While working on testing Cure and absorbing Cyprus with Olga, I also had the opportunity to revisit Match for a performance in the local soccer pitch on Saturday. It was a kind of pleasure to discover that Matthew and I could still physically fulfil the movement and that the choreography had an integrity and coherence that still survived. The last time we performed Match was at the Expo in Shanghai in 2010 where I finally injured my knee. I was reminded of that experience not only because of Match but because the work with Olga, wise and playful improviser, reminded me of conversations with Xiao Ke and her questions about the structured discipline of how I approach my work (warming up, sweating, scheduling, planning). As I celebrated being able to dance again, I wondered what I’d learned since that stressful, emotionally-freighted experience at the Expo. Am I cured?
I was a little under the weather this week, suffering from a cold, probably brought on by a 6:30am flight from Cork last Saturday, by the shock of being attacked on the street in Cork the previous night and by another early flight from London to Larnaca.
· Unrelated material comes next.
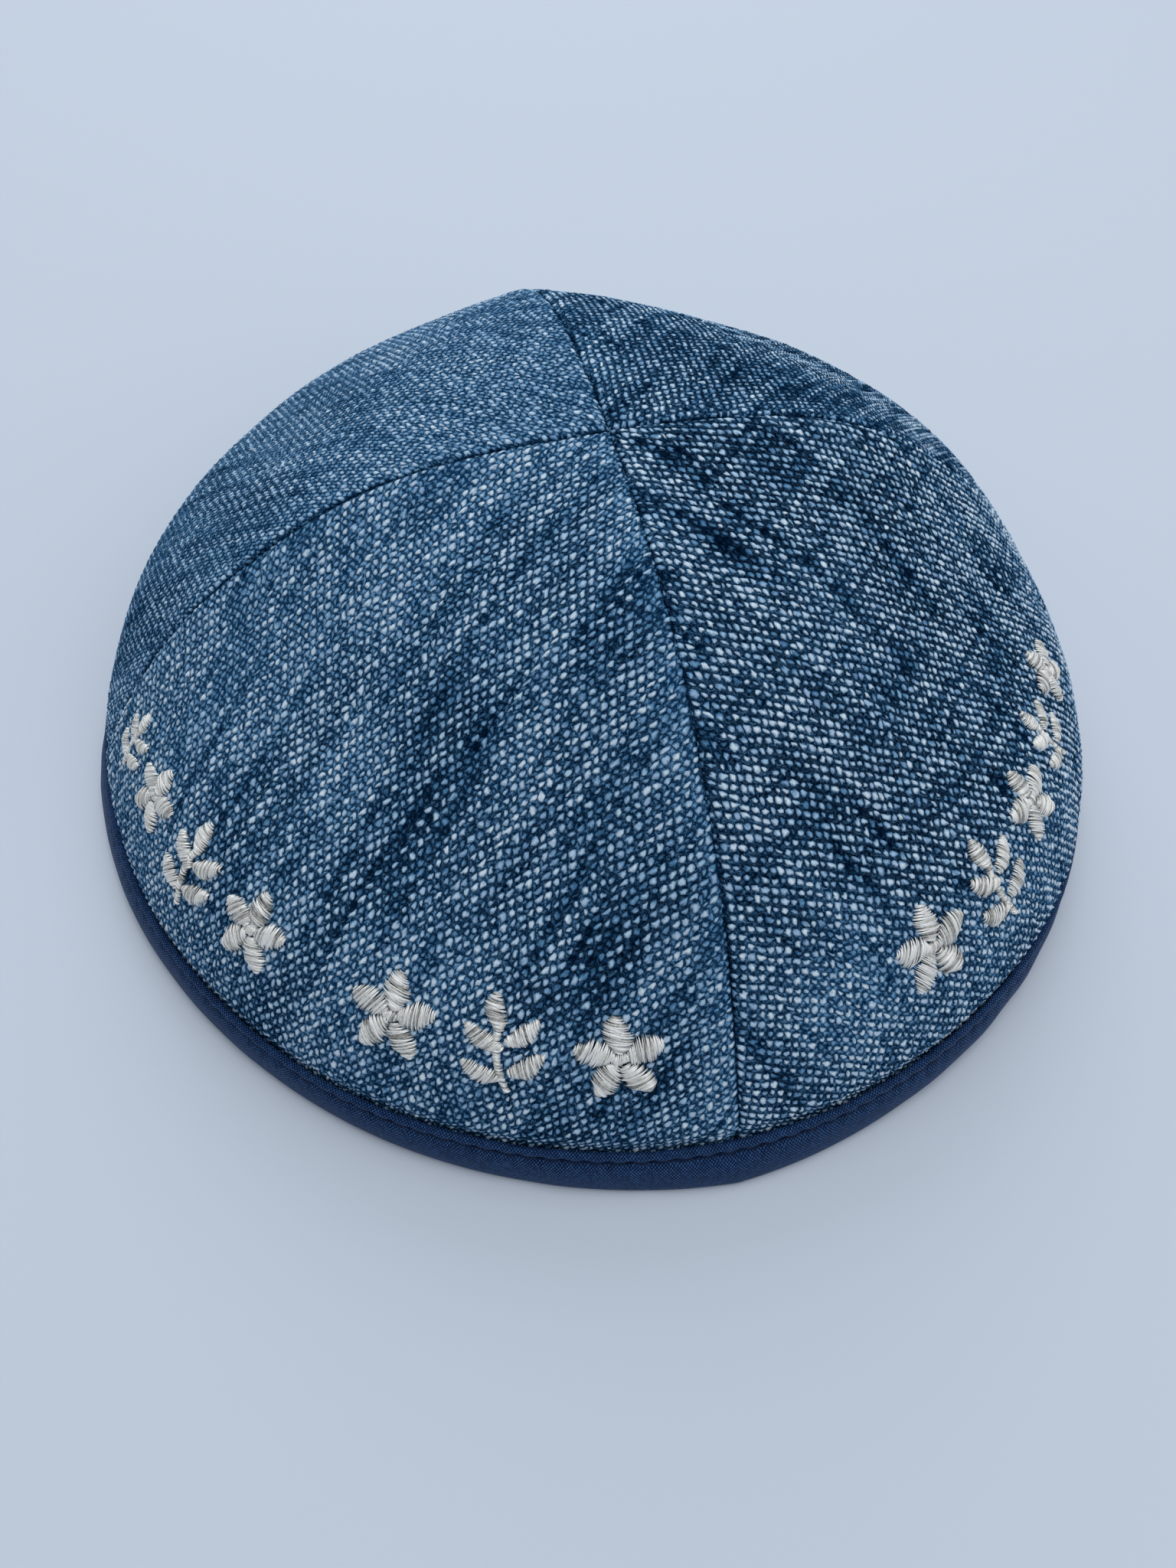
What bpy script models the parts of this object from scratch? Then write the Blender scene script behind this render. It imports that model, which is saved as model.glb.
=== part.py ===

I am busy at the moment and when I realise how much I am responsible for, it does make me wonder if I’ve learned.
Nonetheless, there was great pleasure for me in performing with Olga in the Dance House and again with Matthew in the Fitidio pitch. I was particularly pleased because the piece looked vivid under the stark halogen lighting on the luminous green astroturf and also because immigrant workers who were playing soccer on the adjoining pitch and young children who had been playing nearby joined the regular dance audience to watch us perform. It is important for me that people who might never come to a theatre to see dance should get to encounter it in a way that they might connect with. Matthew noticed after we had rehearsed on the pitch earlier that two guys on the pitch next to us were trying out one of our lifts and a couple of children joined us in our pitch throwing themselves on the very comfortable astroturf in their own version of our movement.
Children have no difficulty falling and getting up again. I’ve noticed when I’ve presented work to audiences that aren’t familiar with contemporary dance that they remark on the fact that I am like a child in that I am comfortable moving around on the ground. I guess it’s not a thing that adults do so much or give themselves much permission to do. And it’s a skill we lose if we don’t practise it. Dancers practise falling and recovering quickly and I’ve noticed in Cyprus that it is the dancers who are already thinking of what next while I sense others are still in the stasis of shock. In this case, the dancers will test the way ahead, getting things moving when crisis has caused things to stop.
Already the movement is evident in our boarded up house. When I went back to it again this week, I found that the Fuck Life graffiti had been transformed to Fuck U Troika and next door in another derelict house, someone has made a small pyramid sculpture of plastic cups.
“But what in God’s name do you imagine? That the earth will awake in the spring?”